I wouldn’t be honoring your Philadelphian roots if I didn’t ask you what your favorite Tastykake is.

I don’t eat as many as I did as a child, but they are really good. I would say the best is the Tasty-Klair Pie. It’s just delicious and gluttonous. It’s filled with yellow cream, like an eclair.

You’ve had somewhat of a break from touring, but with the new album coming out, you’ll soon be at it again this fall. When you look at the dates you have ahead of you, including the likelihood that you may be hitting some festivals next summer, is it like, “Here we go again,” or do the new songs refresh the process for you?

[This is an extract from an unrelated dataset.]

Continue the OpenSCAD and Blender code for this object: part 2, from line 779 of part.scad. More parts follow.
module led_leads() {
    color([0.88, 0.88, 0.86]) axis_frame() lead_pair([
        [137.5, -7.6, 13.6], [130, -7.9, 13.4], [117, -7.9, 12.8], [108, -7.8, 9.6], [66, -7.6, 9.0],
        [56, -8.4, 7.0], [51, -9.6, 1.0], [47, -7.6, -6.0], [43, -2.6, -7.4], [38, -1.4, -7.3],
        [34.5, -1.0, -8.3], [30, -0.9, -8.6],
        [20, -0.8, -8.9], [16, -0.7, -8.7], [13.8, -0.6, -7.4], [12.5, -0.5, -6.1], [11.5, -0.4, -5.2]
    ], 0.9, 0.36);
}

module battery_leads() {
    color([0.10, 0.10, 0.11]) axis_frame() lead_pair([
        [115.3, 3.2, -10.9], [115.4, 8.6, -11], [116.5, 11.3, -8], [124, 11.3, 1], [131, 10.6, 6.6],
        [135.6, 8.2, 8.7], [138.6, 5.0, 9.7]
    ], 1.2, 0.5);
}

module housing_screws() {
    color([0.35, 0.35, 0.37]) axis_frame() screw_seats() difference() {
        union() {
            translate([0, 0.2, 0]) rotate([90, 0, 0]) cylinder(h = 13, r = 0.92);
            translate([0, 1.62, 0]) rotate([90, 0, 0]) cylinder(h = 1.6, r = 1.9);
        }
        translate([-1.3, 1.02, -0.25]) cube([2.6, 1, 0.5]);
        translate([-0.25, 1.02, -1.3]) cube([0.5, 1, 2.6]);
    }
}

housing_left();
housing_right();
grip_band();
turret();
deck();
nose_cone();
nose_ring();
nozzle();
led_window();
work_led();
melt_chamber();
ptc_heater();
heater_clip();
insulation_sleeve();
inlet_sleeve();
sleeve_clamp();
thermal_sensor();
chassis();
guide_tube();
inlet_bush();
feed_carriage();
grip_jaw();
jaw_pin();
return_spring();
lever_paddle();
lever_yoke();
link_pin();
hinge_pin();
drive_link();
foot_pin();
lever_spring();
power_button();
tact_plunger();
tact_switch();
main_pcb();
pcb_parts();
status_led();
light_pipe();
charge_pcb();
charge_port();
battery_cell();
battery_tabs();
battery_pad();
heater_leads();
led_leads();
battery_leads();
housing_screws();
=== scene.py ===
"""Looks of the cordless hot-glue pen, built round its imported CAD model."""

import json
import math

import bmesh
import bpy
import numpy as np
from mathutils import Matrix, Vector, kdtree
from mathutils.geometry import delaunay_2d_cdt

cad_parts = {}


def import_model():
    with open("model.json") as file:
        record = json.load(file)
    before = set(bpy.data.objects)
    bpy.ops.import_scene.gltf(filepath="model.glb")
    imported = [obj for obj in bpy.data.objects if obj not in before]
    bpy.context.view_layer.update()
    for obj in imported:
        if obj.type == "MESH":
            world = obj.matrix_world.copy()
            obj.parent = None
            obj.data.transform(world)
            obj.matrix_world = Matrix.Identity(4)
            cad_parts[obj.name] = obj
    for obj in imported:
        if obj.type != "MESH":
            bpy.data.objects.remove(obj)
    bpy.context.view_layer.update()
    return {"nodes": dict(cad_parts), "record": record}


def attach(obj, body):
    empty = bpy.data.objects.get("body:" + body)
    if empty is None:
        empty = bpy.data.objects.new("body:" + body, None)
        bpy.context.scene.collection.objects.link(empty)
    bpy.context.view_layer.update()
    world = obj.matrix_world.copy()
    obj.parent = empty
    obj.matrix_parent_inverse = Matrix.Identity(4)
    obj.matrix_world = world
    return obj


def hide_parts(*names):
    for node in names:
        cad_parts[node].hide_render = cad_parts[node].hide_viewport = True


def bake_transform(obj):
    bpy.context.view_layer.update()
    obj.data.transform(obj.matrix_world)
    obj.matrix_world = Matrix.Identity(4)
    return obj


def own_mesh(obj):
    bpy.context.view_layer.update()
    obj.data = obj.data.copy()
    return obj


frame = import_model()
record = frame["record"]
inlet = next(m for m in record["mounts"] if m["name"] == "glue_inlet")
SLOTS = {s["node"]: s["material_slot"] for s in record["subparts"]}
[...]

No, it’s like “here we go again,” and I do have anxiety about delivering the songs. I mean, they’re never going to sound exactly like the recording — they never do — but this one in particular, it’s so vibey, that I’ve thought about getting an extra bandmate. I do want one. I’m on the lookout, but also there are different styles within the record, completely different bands. I’m just going to have like an open-door policy and accumulate some kind of pool of musicians or something. I’m going to figure it out as I go. Maybe it’ll start out raw, or maybe it’ll start out really great. I’m kind of elusive to technology in general, so it is pretty daunting. Next thing you know everyone is plugged in, and everything is exploding; all my equipment is exploding. Ultimately it will be fine. Maybe not right away, but definitely eventually.

Well, there’s something charming about seeing the first shows of a tour for a new record. You’re seeing the artist feeling it out, and if you’re going to see live music to actually experience a musician do their thing, that’s as much a part of it as anything else.

The casual fan could come out to hear “Pretty Pimpin”, and if we have a bad show, they’ll think it’s going to be this polished affair, and then it’s not. The world’s a fickle place, and they’ll say, “Oh, I saw him, and he’s terrible.” Having said that, with my type of music in general, you can sometimes get away with being fried and delivering it a little frail and kind of fucked up. The music, I mean. In the past, I’ve completely crumbled and awkwardly bit the dust because it didn’t sound right, but I think if you just truck through it, there are a lot of things you’re noticing that other people aren’t noticing. It’s still all yet to be seen.

Neil Young comes up quite often in your interviews. Do you see his career as a general blueprint for what you’d like to accomplish as an artist?

He’s always one to look at because he always stays true to his vision, no matter what. He’s all about feeling the music in the most natural, organic way. No compromise. We both have long hair. [Laughs] No, but I love him. My career is never going to be like Neil Young’s because during the ’70s there was such an explosion of rock and roll. It was all deserved too, but there was also just this moment where they were like on top of the world. I more so have to climb step by step to the top of the world. Either way, I think about his music as an inspiring reference point all the time.